• Goal of the exercise: Write out all of the data without omission, exactly as shown.

• Data lines:
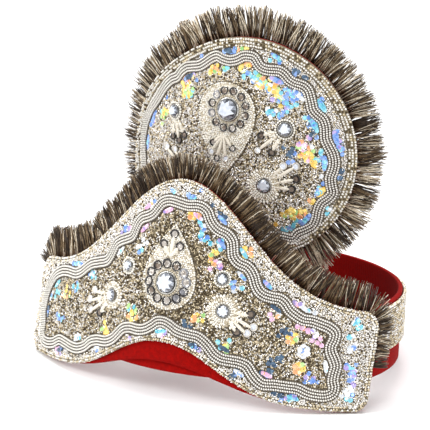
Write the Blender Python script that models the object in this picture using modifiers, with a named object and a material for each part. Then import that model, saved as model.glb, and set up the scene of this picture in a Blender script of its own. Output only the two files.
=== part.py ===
"""Fringed crown: a red cloth head band with a beaded braid round it, a peaked front plate and a bent
round disc behind it, both beaded, edged with wavy cord and set with stones, both with a thread fringe."""
import math

import bmesh
import bpy
import numpy as np
from mathutils import Matrix, Vector

# All sizes below are millimetres in the crown's own frame: x right, y back, z up from the plate's corners.
MM = 0.001
TILT = math.radians(5.48)     # the crown leans back onto the rear of its band
RAISE = 4.26                  # height of the frame's origin over the floor after the tilt
SHIFT_X = -0.245              # centres the crown over the origin
SHIFT_Y = -88.24

# Front plate: a leaning sheet bent in plan, tighter in the middle than at the ends
PLATE_LEAN = math.radians(11.77)
PLATE_BEND_MID = 0.0115
PLATE_BEND_END = 0.0034
PLATE_BEND_AT = 30.0
PLATE_HALF = 108.2            # along the bend
PLATE_PEAK = 109.5
PLATE_END_H = 52.1
PLATE_PEAK_W = 52.0
PLATE_ARCH = 27.3
PLATE_ARCH_W = 42.6
TOP_CORNER = 8.0
LOW_CORNER = 7.0
RED_ARCH = 17.2
RED_ARCH_W = 48.0

# Disc behind the plate
DISC_Y = 62.3
DISC_Z = 115.3
DISC_BEND_R = 105.8
DISC_LEAN = math.radians(1.3)
DISC_R = 63.4

# Head band
BAND_Y = 69.6
BAND_RX = 90.0
BAND_RY = 94.8
BAND_LOW = 11.43
BAND_HIGH = 48.1
BAND_WALL = 2.4
BRAID_LOW = 23.6
BRAID_HIGH = 46.8
BRAID_T = 1.4

FACE_T = 1.4
FELT_T = 1.6
GAP = 0.3
CORD_T = 1.5
CORD_W = 6.4
PAD_T = 1.3
FRINGE = 15.5

scene = bpy.context.scene
for old in list(bpy.data.objects):
    bpy.data.objects.remove(old, do_unlink=True)
crown = bpy.data.collections.new("fringed_crown")
scene.collection.children.link(crown)


# Materials
def material(name, rgb, metal, rough):
    mat = bpy.data.materials.new(name)
    mat.use_nodes = True
    bsdf = mat.node_tree.nodes["Principled BSDF"]
    bsdf.inputs["Base Color"].default_value = (*rgb, 1.0)
    bsdf.inputs["Metallic"].default_value = metal
    bsdf.inputs["Roughness"].default_value = rough
    mat.diffuse_color = (*rgb, 1.0)
    return mat


RED = material("red_cloth", (0.50, 0.012, 0.010), 0.0, 0.85)
SILVER = material("silver_beadwork", (0.52, 0.48, 0.42), 0.3, 0.45)
CORD = material("silver_cord", (0.62, 0.60, 0.57), 0.4, 0.40)
CREAM = material("cream_beadwork", (0.78, 0.72, 0.62), 0.0, 0.50)
SEQUIN = material("grey_sequins", (0.30, 0.29, 0.28), 0.6, 0.30)
METAL = material("setting_metal", (0.55, 0.54, 0.52), 1.0, 0.25)
STONE = material("clear_stone", (0.85, 0.88, 0.93), 0.0, 0.05)
THREAD = material("dark_silver_thread", (0.16, 0.13, 0.11), 0.4, 0.50)


# Shape functions
def place(p):
    c, s = math.cos(TILT), math.sin(TILT)
    x, y, z = p
    return Vector((x + SHIFT_X, c * y + s * z + SHIFT_Y, -s * y + c * z + RAISE)) * MM


ARC = np.linspace(0.0, 140.0, 561)
BEND = PLATE_BEND_END + (PLATE_BEND_MID - PLATE_BEND_END) / (1 + np.exp((ARC - PLATE_BEND_AT) / 5.0))
STEP = ARC[1] - ARC[0]
HEADING = np.concatenate([[0.0], np.cumsum((BEND[1:] + BEND[:-1]) / 2 * STEP)])
PLAN_X = np.concatenate([[0.0], np.cumsum(np.cos((HEADING[1:] + HEADING[:-1]) / 2) * STEP)])
PLAN_Y = np.concatenate([[0.0], np.cumsum(np.sin((HEADING[1:] + HEADING[:-1]) / 2) * STEP)])


def on_plate(s, h, off=0.0):
    a, side = abs(s), (1.0 if s >= 0 else -1.0)
    x, y = side * float(np.interp(a, ARC, PLAN_X)), float(np.interp(a, ARC, PLAN_Y))
    th = side * float(np.interp(a, ARC, HEADING))
    ca, sa = math.cos(PLATE_LEAN), math.sin(PLATE_LEAN)
    n = Vector((math.sin(th) * ca, -math.cos(th) * ca, math.cos(th) * sa)).normalized()
    return Vector((x, y + h * sa, h * ca)) + n * off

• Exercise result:
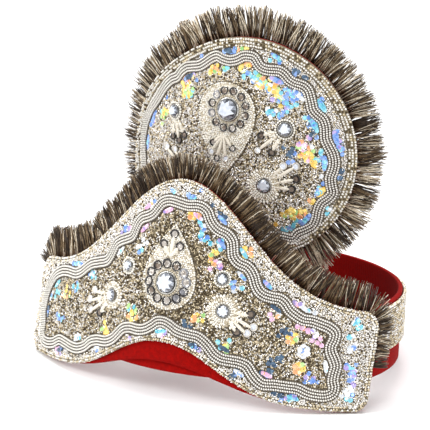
Write the Blender Python script that models the object in this picture using modifiers, with a named object and a material for each part. Then import that model, saved as model.glb, and set up the scene of this picture in a Blender script of its own. Output only the two files.
=== part.py ===
"""Fringed crown: a red cloth head band with a beaded braid round it, a peaked front plate and a bent
round disc behind it, both beaded, edged with wavy cord and set with stones, both with a thread fringe."""
import math

import bmesh
import bpy
import numpy as np
from mathutils import Matrix, Vector

# All sizes below are millimetres in the crown's own frame: x right, y back, z up from the plate's corners.
MM = 0.001
TILT = math.radians(5.48)     # the crown leans back onto the rear of its band
RAISE = 4.26                  # height of the frame's origin over the floor after the tilt
SHIFT_X = -0.245              # centres the crown over the origin
SHIFT_Y = -88.24

# Front plate: a leaning sheet bent in plan, tighter in the middle than at the ends
PLATE_LEAN = math.radians(11.77)
PLATE_BEND_MID = 0.0115
PLATE_BEND_END = 0.0034
PLATE_BEND_AT = 30.0
PLATE_HALF = 108.2            # along the bend
PLATE_PEAK = 109.5
PLATE_END_H = 52.1
PLATE_PEAK_W = 52.0
PLATE_ARCH = 27.3
PLATE_ARCH_W = 42.6
TOP_CORNER = 8.0
LOW_CORNER = 7.0
RED_ARCH = 17.2
RED_ARCH_W = 48.0

# Disc behind the plate
DISC_Y = 62.3
DISC_Z = 115.3
DISC_BEND_R = 105.8
DISC_LEAN = math.radians(1.3)
DISC_R = 63.4

# Head band
BAND_Y = 69.6
BAND_RX = 90.0
BAND_RY = 94.8
BAND_LOW = 11.43
BAND_HIGH = 48.1
BAND_WALL = 2.4
BRAID_LOW = 23.6
BRAID_HIGH = 46.8
BRAID_T = 1.4

FACE_T = 1.4
FELT_T = 1.6
GAP = 0.3
CORD_T = 1.5
CORD_W = 6.4
PAD_T = 1.3
FRINGE = 15.5

scene = bpy.context.scene
for old in list(bpy.data.objects):
    bpy.data.objects.remove(old, do_unlink=True)
crown = bpy.data.collections.new("fringed_crown")
scene.collection.children.link(crown)


# Materials
def material(name, rgb, metal, rough):
    mat = bpy.data.materials.new(name)
    mat.use_nodes = True
    bsdf = mat.node_tree.nodes["Principled BSDF"]
    bsdf.inputs["Base Color"].default_value = (*rgb, 1.0)
    bsdf.inputs["Metallic"].default_value = metal
    bsdf.inputs["Roughness"].default_value = rough
    mat.diffuse_color = (*rgb, 1.0)
    return mat


RED = material("red_cloth", (0.50, 0.012, 0.010), 0.0, 0.85)
SILVER = material("silver_beadwork", (0.52, 0.48, 0.42), 0.3, 0.45)
CORD = material("silver_cord", (0.62, 0.60, 0.57), 0.4, 0.40)
CREAM = material("cream_beadwork", (0.78, 0.72, 0.62), 0.0, 0.50)
SEQUIN = material("grey_sequins", (0.30, 0.29, 0.28), 0.6, 0.30)
METAL = material("setting_metal", (0.55, 0.54, 0.52), 1.0, 0.25)
STONE = material("clear_stone", (0.85, 0.88, 0.93), 0.0, 0.05)
THREAD = material("dark_silver_thread", (0.16, 0.13, 0.11), 0.4, 0.50)


# Shape functions
def place(p):
    c, s = math.cos(TILT), math.sin(TILT)
    x, y, z = p
    return Vector((x + SHIFT_X, c * y + s * z + SHIFT_Y, -s * y + c * z + RAISE)) * MM


ARC = np.linspace(0.0, 140.0, 561)
BEND = PLATE_BEND_END + (PLATE_BEND_MID - PLATE_BEND_END) / (1 + np.exp((ARC - PLATE_BEND_AT) / 5.0))
STEP = ARC[1] - ARC[0]
HEADING = np.concatenate([[0.0], np.cumsum((BEND[1:] + BEND[:-1]) / 2 * STEP)])
PLAN_X = np.concatenate([[0.0], np.cumsum(np.cos((HEADING[1:] + HEADING[:-1]) / 2) * STEP)])
PLAN_Y = np.concatenate([[0.0], np.cumsum(np.sin((HEADING[1:] + HEADING[:-1]) / 2) * STEP)])


def on_plate(s, h, off=0.0):
    a, side = abs(s), (1.0 if s >= 0 else -1.0)
    x, y = side * float(np.interp(a, ARC, PLAN_X)), float(np.interp(a, ARC, PLAN_Y))
    th = side * float(np.interp(a, ARC, HEADING))
    ca, sa = math.cos(PLATE_LEAN), math.sin(PLATE_LEAN)
    n = Vector((math.sin(th) * ca, -math.cos(th) * ca, math.cos(th) * sa)).normalized()
    return Vector((x, y + h * sa, h * ca)) + n * off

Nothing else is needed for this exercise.